I took the teardrop out of storage Saturday. I have it parked down the road at a boat and RV storage lot so we can get both cars in the garage during the winter. I hate scraping ice off windshields.
It came through the winter very well. I took two precautions, a cover and a solar charger.
The cover was a great find. It's the $89 Classic Accessories brand

It worked perfectly for me, it will go at least one more winter, maybe a few more. Some reviews complain these cheap covers tear too easily. So before I put it on I taped 1/4 inch foam pads on every sharp corner and point like the ends of the hurricane hinges and the galley hatch latches. I cut up a nine dollar yoga mat into square 12 inch pads for these corner protectors. I was also careful to snug it down tightly so high winds wouldn't make it flap and billow too much. Because I worried about rain wicking through the cover and laying on the roof, I put a cheap thin plastic drop cloth over the roof and a few inches down the walls, held down with bits of blue tape. Then the cover over everything. Worked great. No sign of moisture inside the trailer anywhere.

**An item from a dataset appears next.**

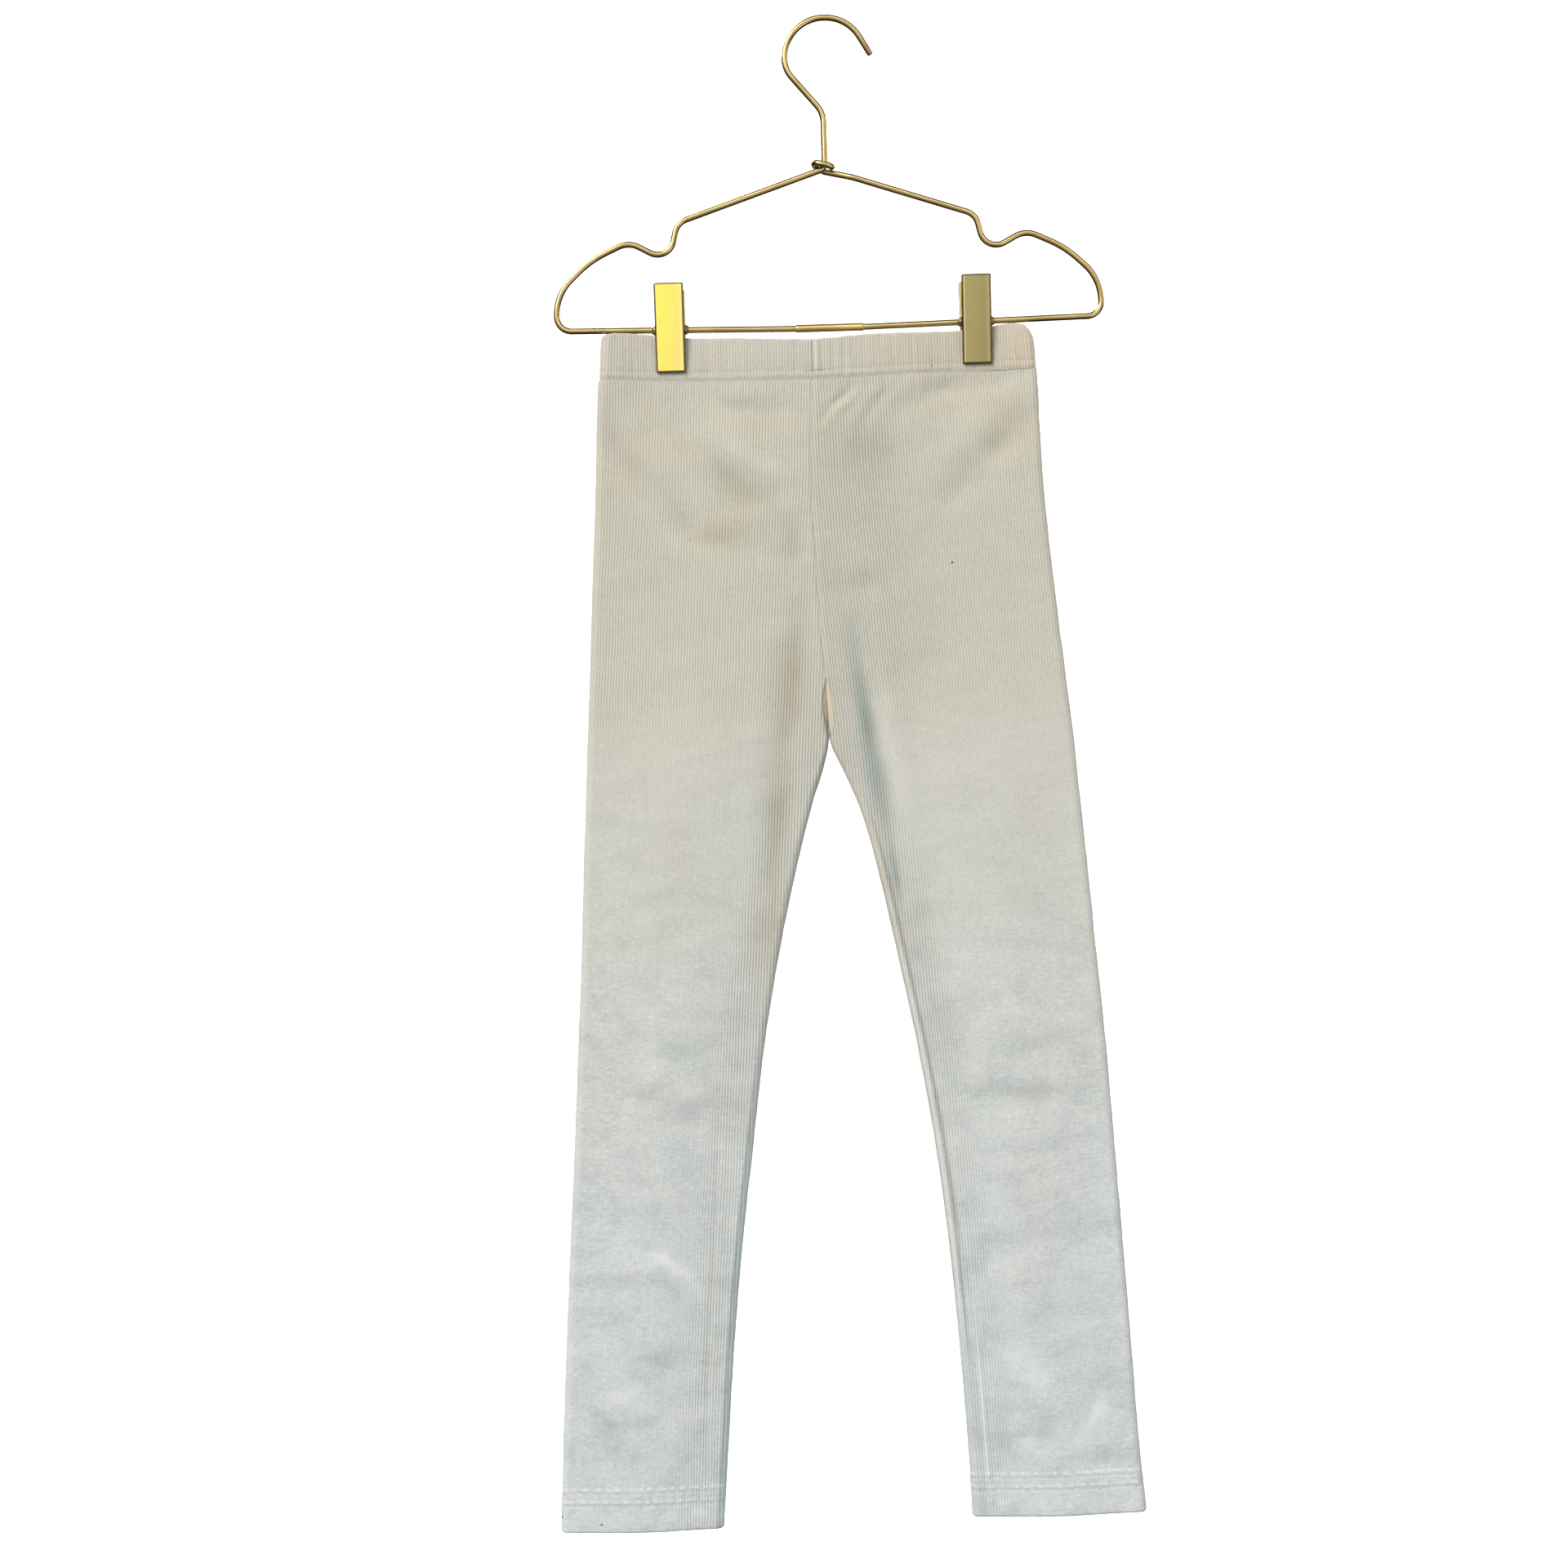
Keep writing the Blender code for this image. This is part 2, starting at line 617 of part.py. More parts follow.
def jaw_ears(facing, ear_outside):
    """Two lugs that carry the jaw on the bar, each a rounded plate that reaches into the jaw's plate."""
    lean = (JAW_TOP_CENTRE - JAW_BOTTOM_CENTRE) / PLATE_HEIGHT
    middle = (JAW_TOP_CENTRE + JAW_BOTTOM_CENTRE) / 2
    outline = [(-(middle - lean * EAR_RADIUS), -EAR_RADIUS)]
    for degrees in range(-90, 75, 18):
        angle = math.radians(degrees)
        outline.append((EAR_RADIUS * math.cos(angle), EAR_RADIUS * math.sin(angle)))
    outline.append((-(middle + lean * EAR_TOP), EAR_TOP))
    work = bmesh.new()
    for side in (-1, 1):
        inner = side * (ear_outside - EAR_THICKNESS)
        corners = [work.verts.new((inner * MM, -facing * y * MM, z * MM)) for y, z in outline]
        face = work.faces.new(corners)
        grown = bmesh.ops.extrude_face_region(work, geom=[face])
        moved = [item for item in grown["geom"] if isinstance(item, bmesh.types.BMVert)]
        bmesh.ops.translate(work, verts=moved, vec=(side * EAR_THICKNESS * MM, 0.0, 0.0))
    bmesh.ops.recalc_face_normals(work, faces=work.faces)
    return work


def bore():
    work = bmesh.new()
    bmesh.ops.create_cone(
        work, cap_ends=True, segments=BORE_SIDES, radius1=CLIP_BORE_RADIUS * MM,
        radius2=CLIP_BORE_RADIUS * MM, depth=BORE_LENGTH * MM,
    )
    along_bar = Matrix.Rotation(math.pi / 2, 3, "Y")
    bmesh.ops.rotate(work, cent=(0.0, 0.0, 0.0), matrix=along_bar, verts=work.verts)
    return work


def jaw_object(name, facing, ear_outside, centre, material):
    """One jaw: plate and lugs joined, with the bar's hole cut through the lugs."""
    mesh = bpy.data.meshes.new(name)
    work = jaw_plate(facing)
    work.to_mesh(mesh)
    work.free()
    jaw = place(name, mesh, material)
    origin = tuple(value * MM for value in centre)
    jaw.location = origin
    ears = helper(name + "_ears", jaw_ears(facing, ear_outside))
    hole = helper(name + "_bore", bore())
    for tool, operation in ((ears, "UNION"), (hole, "DIFFERENCE")):
        tool.location = origin
        cut = jaw.modifiers.new(operation.title(), "BOOLEAN")
        cut.operation = operation
        cut.object = tool
    return jaw


def bar_drop(x):
    """Level of the bar's centre at x, on the straight run from the sleeve to the end bend."""
    out = abs(x - HANGER_AXIS)
    high = SHOULDER_CORNERS[-3]
    low = SHOULDER_CORNERS[-2]
    return low[1] + (high[1] - low[1]) * (out - low[0]) / (high[0] - low[0])


def build():
    clear_scene()
    cotton = finish("rib_cotton", (0.60, 0.59, 0.55), 0.9, 0.0)
    casing_cotton = finish("casing_cotton", (0.59, 0.57, 0.52), 0.9, 0.0)
    wire_brass = finish("wire_brass", (0.62, 0.47, 0.19), 0.32, 1.0)
    sleeve_brass = finish("sleeve_brass", (0.60, 0.45, 0.18), 0.36, 1.0)
    plate_brass = finish("plate_brass", (0.68, 0.55, 0.22), 0.28, 1.0)
    spring_brass = finish("spring_brass", (0.45, 0.36, 0.17), 0.4, 1.0)

    wall_object("leg_left", panel_grids(-1, LEFT_HEM), cotton)
    wall_object("leg_right", panel_grids(1, RIGHT_HEM), cotton)
    wall_object("waistband", casing_grids(), casing_cotton)
    wire_object("hanger_wire_left", left_wire_route(), wire_brass)
    wire_object("hanger_wire_right", right_wire_route(), wire_brass)
    sleeve_object(sleeve_brass)
    front_ears = PLATE_WIDTH / 2
    back_ears = front_ears - EAR_THICKNESS - SEAM_GAP
    for side_name, x in CLIP_PLACES.items():
        centre = (x, 0.0, -bar_drop(x))
        jaw_object(f"clip_{side_name}_front", -1, front_ears, centre, plate_brass)
        jaw_object(f"clip_{side_name}_back", 1, back_ears, centre, plate_brass)
        spring_object(side_name, centre, spring_brass)


build()
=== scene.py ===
# %% [markdown]
# # Leggings on a clip hanger
# A child's leggings in off-white rib knit hang flat from a brass wire hanger. The cloth is three pieces:
# two leg panels, each wrapped round one leg, and an elastic casing at the waist.
# The rigid model is the frame. Every soft piece is made again here, on the same form, with its creases,
# seams and stitches, and the hanger is made again with rounder wire and softer edges.

# %% Load the frame
import math

import bpy
import numpy as np
from mathutils import Matrix, Vector


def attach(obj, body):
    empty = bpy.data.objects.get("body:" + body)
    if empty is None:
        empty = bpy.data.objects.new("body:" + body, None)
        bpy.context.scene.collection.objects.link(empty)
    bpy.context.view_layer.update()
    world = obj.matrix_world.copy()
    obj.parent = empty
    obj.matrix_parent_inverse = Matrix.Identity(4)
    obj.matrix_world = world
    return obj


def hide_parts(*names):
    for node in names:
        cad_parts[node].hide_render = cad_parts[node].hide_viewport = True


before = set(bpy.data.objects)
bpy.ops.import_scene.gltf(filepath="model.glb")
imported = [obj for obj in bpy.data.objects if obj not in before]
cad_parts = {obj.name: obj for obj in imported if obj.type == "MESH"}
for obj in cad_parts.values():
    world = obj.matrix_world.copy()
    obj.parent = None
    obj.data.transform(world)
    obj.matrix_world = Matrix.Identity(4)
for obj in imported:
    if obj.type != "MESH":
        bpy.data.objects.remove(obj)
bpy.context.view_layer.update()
MM = 0.001
print("nodes:", ", ".join(sorted(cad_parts)))

# %% [markdown]
# ## Camera and light
# The picture is taken straight on, a little over a metre away, with the whole picture turned by less
# than two degrees. Light comes softly from all round: warmer from above, cooler from below. A large lamp
# on each side would flatten the knit, so one soft, far window high on the left gives the creases their
# shade. Two weaker lamps light the right side, and a third one lights the back.

# %% Camera
TILT = math.radians(1.7)
DISTANCE = 1.15
FRAME_WIDTH = 0.9216
MIDDLE = (-0.0373, -0.4479)

camera_data = bpy.data.cameras.new("camera")
camera_data.angle = 2 * math.atan(FRAME_WIDTH / 2 / DISTANCE)
camera = bpy.data.objects.new("camera", camera_data)
camera.matrix_world = Matrix((
    (math.cos(TILT), math.sin(TILT), 0.0, MIDDLE[0]),
    (0.0, 0.0, -1.0, -DISTANCE),
    (-math.sin(TILT), math.cos(TILT), 0.0, MIDDLE[1]),
    (0.0, 0.0, 0.0, 1.0),
))
bpy.context.scene.collection.objects.link(camera)
bpy.context.scene.camera = camera
bpy.context.scene.view_settings.view_transform = "Standard"
print("lens angle:", round(math.degrees(camera_data.angle), 1))


# %% Lamps
def lamp(name, place, aim, size, power, colour):
    """A square soft lamp at place, turned to face aim."""
    data = bpy.data.lights.new(name, "AREA")
    data.size = size
    data.energy = power
    data.color = colour
    made = bpy.data.objects.new(name, data)
    made.location = place
    made.rotation_euler = (Vector(aim) - Vector(place)).to_track_quat("-Z", "Y").to_euler()
    bpy.context.scene.collection.objects.link(made)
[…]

When we put it away last November I also added a small and cheap solar battery trickle charger. Ten watts, small enough to fit onto the lid of the tongue box where the battery lives. Just screwed it down onto the lid facing the sky and clamped the leads onto the battery posts. 35 bucks.

I can't prove it really helped. But after a winter standing idle the AGM battery still had most of a full charge. I can't accurately measure the state of charge on my battery. But I looked at how the smart charger behaved when I got it home and connected shore power. The charger always starts with a high amp bulk charge, then kicks down to a constant voltage absorption charge mode . I checked after five minutes and it had already kicked down off bulk charge, so the battery was nearly fully charged after the winter. I'm giving credit to that little solar trickle charger.
Now it's time to fix some peeling paint on the woodwork and start the next round of improvements.